I decided to descend slowly back to 3500 feet, the safe altitude for crossing the channel. I was finally coming up to Laret Point, the closest point to Sainte-Marie island. At 2h30 into the flight, I had already consumed 14 litres, having burnt fuel heavily on the climb. All was looking good for the crossing. I reached the crossing point after 2h45. I could see the safety boat below and I sent an SMS to confirm I was about to cross. As I turned I got a bit of a headwind and I pushed full speedbar to cross as quickly as possible. I maintained altitude for the first few minutes and then started losing altitude as I crossed the middle point. Less than 15 minutes later I was safely across the channel, heading to the safety of the east coast of Sainte-Marie island and its shallow lagoon and wide beaches.
I dropped down now to 100 feet and enjoyed the last hour of the flight along the east coast of this incredible paradise. Nearing the south of the island I crossed over to fly over my friend’s pontoon at his hotel. A gave my friends a couple of beat-ups and wing overs to celebrate the successful journey, much to the delight of the local children watching from the beach. I carried on to the football field on the southern tip of the island and circled until my friends arrived with a quad bike and a classic Citroen 2CV.
After chasing the local Zebu cattle off the field with a couple of low swoops I landed cleanly, overjoyed by a successful arrival. I checked my GPS before switching it off – 3h59 minutes and 220km. I next checked the fuel and found I had 4 litres left, enough for another 45 minutes.
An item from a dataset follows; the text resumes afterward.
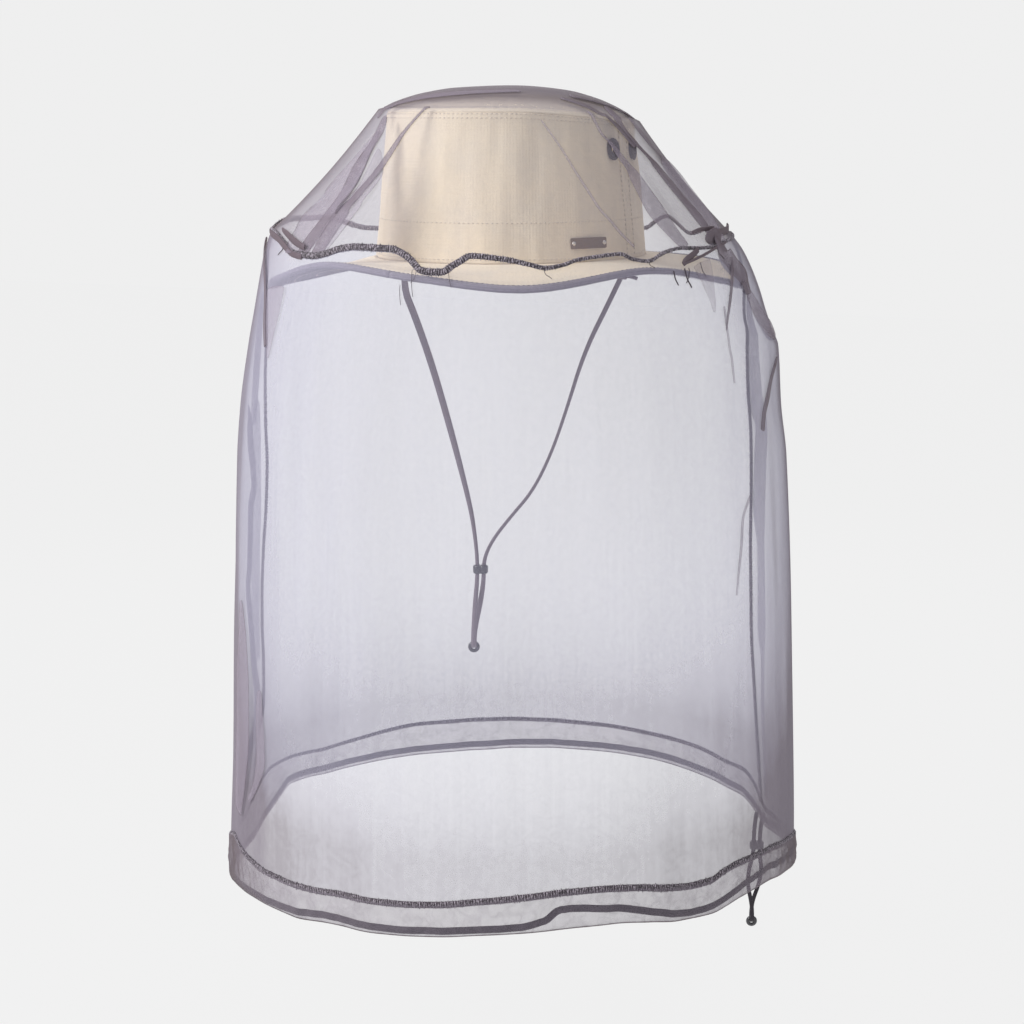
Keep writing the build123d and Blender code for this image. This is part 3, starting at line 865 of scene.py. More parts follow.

I packed up my wing into the bunch bag I had kept in the pocket of the seat and loaded it onto the front of the quad bike, while I strapped the paramotor back on and climbed onto the driver’s seat. It was now time to go and celebrate!
Paramotoring is the ultimate flying experience. The Parajet Zenith is the ultimate paramotor. And Madagascar is the ultimate virgin paramotoring destination.